I'm not going to argue that XML hasn't been used badly and excessively in a lot of places, it really has, and using every part of it religiously will tie you in knots, fast.

But I can't help noticing that Json is gaining more and more XML-like functionality through things like schemas and JsonPath, as people slowly realise why XML had those functions they're now having to replace. I'm a long way from convinced that all the engineering effort to switch was actually beneficial.

  • dwaite 12 hours ago

    And schema and paths have much the same issues - they are being used as tools in things like network-exchanged messages when the underlying specs and the implementations out there were not designed with that idea in mind.

    You are going to have a bad time if your schema validation tries to resolve schema URL by default.

    You are going to have a bad time if your JSONpath implementation supports the older "eval" mechanisms, or has unbounded memory/processing time growth from top-down traversal of the JSON.

    The issue in the article was purposely avoided in JSON by virtue of JWS not having canonicalization, transforms, or partial signatures. You sign a chunk of binary data, and that binary data might be parsable as JSON.

  • darby_nine 14 hours ago

    > But I can't help noticing that Json is gaining more and more XML-like functionality through things like schemas and JsonPath, as people slowly realise why XML had those functions they're now having to replace.

    I think there's an analogy here to static typing and gradual typing. XML is a massive pain in the ass to implement and JSON is often good enough. Only having to implement the features you plan on using is quite nice.

    • eftpotrm 12 hours ago

      For who though?

      If you're a user of whatever-data-format designing your new application, you could always use the subset you actually cared about. No-one forced you to use all the complex bits in XML.

      If you're a library author - well, yes, you could implement a Json parser at first that was eval(input), then something more complex because that's a security hole, then something else again because that's not too quick, then a new library like JsonPath to get queryability, and... all your work is still less functional than the system you were trying to replace. So yes, you can possibly implement Json libraries in less code than implementing XML libraries. But unless you had a reason to implement a new XML library from scratch anyway, that isn't actually a win.

      • darby_nine 11 hours ago

        > No-one forced you to use all the complex bits in XML.

        Just parsing XML alone is hugely painful, let alone implementing the rest of the stuff like XSLT, namespaces, validation, xpath, etc etc. Plus, once you've done this, you still need a natural way to map this into domain types, or you need to force people into a visitor pattern or some other awkward deserialization technique. JSON just requires a single JSONValue sum type.

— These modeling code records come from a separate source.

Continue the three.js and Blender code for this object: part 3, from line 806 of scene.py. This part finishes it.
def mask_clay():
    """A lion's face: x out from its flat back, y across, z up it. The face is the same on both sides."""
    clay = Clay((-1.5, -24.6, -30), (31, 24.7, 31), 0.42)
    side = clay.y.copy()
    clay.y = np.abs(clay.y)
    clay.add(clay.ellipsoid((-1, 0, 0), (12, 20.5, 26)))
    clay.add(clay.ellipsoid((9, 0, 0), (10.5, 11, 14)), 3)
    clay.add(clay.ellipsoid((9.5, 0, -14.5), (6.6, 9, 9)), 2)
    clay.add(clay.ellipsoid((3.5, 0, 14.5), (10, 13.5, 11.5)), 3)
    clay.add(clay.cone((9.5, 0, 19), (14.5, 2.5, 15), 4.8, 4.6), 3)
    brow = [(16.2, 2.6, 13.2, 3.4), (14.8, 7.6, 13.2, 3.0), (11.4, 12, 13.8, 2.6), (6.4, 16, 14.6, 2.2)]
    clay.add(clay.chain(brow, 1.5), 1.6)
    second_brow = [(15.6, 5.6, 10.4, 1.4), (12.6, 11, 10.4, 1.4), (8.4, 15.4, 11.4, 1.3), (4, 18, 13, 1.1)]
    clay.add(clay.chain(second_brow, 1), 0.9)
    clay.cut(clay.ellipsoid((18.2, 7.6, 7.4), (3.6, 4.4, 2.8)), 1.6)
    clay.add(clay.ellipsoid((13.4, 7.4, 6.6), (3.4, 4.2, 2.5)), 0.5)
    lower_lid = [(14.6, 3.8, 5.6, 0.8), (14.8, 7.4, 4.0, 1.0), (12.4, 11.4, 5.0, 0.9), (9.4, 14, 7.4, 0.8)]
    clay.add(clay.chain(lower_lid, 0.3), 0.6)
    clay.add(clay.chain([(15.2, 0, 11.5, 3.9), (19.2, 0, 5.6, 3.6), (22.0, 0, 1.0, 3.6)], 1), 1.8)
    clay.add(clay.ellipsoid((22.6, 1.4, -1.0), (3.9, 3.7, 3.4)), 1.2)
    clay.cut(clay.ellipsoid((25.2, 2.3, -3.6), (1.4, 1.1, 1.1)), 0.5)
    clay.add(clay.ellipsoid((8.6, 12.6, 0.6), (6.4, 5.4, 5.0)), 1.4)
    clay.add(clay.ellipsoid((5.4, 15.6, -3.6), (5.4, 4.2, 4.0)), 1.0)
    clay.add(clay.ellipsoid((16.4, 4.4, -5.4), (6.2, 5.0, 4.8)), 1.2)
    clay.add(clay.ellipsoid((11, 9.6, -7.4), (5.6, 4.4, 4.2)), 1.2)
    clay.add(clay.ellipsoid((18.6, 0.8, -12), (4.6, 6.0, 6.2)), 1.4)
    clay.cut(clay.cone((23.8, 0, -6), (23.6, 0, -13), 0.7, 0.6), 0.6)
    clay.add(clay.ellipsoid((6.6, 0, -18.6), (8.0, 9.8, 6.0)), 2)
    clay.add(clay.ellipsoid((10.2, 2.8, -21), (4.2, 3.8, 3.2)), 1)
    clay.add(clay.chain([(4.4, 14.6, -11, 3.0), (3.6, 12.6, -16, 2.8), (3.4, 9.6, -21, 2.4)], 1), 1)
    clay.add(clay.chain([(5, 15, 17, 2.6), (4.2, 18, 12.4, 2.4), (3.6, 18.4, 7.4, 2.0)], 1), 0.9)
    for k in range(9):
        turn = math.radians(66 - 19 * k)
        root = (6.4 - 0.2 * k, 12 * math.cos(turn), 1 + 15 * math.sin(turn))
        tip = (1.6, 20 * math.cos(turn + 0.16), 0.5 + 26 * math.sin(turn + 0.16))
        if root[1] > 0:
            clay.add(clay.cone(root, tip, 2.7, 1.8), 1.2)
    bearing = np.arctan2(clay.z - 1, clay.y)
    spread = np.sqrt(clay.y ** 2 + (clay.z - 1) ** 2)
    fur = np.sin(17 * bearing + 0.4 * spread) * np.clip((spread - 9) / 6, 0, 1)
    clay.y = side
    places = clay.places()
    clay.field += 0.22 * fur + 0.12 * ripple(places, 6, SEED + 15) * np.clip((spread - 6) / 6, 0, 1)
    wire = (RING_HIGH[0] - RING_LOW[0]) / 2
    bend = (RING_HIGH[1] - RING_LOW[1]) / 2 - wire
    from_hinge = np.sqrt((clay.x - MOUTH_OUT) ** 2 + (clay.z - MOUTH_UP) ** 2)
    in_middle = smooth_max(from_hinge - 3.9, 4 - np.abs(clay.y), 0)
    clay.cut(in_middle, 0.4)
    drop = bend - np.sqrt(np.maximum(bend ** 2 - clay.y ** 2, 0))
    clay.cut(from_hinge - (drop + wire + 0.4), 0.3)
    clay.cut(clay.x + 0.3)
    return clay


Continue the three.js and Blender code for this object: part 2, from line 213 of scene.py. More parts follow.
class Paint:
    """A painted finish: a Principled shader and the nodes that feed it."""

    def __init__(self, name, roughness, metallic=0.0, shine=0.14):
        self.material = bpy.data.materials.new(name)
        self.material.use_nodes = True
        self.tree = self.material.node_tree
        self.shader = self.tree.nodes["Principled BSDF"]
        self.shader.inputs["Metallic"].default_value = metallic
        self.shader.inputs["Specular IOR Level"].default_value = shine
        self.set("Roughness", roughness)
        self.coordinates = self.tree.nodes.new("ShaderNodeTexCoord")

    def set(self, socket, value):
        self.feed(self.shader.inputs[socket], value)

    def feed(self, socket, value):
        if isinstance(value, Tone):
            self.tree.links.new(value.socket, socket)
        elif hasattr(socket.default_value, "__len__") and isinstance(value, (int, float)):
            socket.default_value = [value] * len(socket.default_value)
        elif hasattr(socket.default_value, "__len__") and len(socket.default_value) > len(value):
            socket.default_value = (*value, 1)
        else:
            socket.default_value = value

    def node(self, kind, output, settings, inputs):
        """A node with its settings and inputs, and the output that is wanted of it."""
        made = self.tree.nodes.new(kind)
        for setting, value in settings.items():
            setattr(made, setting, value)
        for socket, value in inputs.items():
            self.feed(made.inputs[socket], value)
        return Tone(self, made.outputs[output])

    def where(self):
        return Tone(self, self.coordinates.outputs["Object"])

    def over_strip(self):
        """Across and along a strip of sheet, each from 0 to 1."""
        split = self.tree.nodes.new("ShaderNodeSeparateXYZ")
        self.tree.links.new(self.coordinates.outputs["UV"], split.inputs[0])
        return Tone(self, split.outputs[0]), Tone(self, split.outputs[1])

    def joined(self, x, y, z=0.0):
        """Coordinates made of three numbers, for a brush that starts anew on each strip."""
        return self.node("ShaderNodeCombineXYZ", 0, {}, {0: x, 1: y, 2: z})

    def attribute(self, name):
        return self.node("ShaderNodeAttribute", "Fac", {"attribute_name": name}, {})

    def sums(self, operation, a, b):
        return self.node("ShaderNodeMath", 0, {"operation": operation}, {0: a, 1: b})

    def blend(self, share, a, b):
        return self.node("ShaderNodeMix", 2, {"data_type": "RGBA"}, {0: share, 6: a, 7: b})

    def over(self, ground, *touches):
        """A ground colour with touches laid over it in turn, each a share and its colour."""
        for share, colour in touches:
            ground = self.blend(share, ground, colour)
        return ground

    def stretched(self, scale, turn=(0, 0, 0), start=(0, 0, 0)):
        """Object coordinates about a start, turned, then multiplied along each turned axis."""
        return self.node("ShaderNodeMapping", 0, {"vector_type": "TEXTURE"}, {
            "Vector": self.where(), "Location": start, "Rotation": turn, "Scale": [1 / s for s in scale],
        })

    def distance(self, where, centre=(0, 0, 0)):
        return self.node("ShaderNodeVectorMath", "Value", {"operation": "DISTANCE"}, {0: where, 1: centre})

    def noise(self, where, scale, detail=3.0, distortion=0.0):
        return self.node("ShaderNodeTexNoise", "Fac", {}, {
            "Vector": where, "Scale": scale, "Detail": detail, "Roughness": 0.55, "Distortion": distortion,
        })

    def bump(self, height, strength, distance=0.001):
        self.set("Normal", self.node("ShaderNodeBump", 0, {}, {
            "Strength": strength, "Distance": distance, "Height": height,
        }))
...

        XML has its place, but it'd have to be a pretty extreme case of needing rigor or a tree where I need to be able to peg arbitrary attributes onto the nodes in order to see it as attractive. Most APIs won't benefit from all of XML's features.

        For instance I maintain a podcasting/rss feed library and XML (And more importantly, the way people publish invalid xml) makes me really wish they had gone with a different format in the day that was harder to fuck up.

  • aversis_ 18 hours ago

    Devs just love reinventing the wheel every few years. Maybe we should switch to CSV next just for fun.

darby_nine 14 hours ago

> have nothing to do with markup

Yes, it's a badly named language. It has nothing to do with markup. As always, intentions don't matter at all, and it's the best tool we have for certain types of structures.

  • dwaite 12 hours ago

    It is a properly named language. Just a staggering majority of XML use is for a purpose it was not originally designed for. It is meant to be a good tool for progressive enhancement text markup, such as stylizing hypertext or math equations.

    • darby_nine 9 hours ago

      > It is meant to be a good tool for progressive enhancement text markup, such as stylizing hypertext or math equations.

      Well, at least hypertext. I've seen the disaster that is MathML.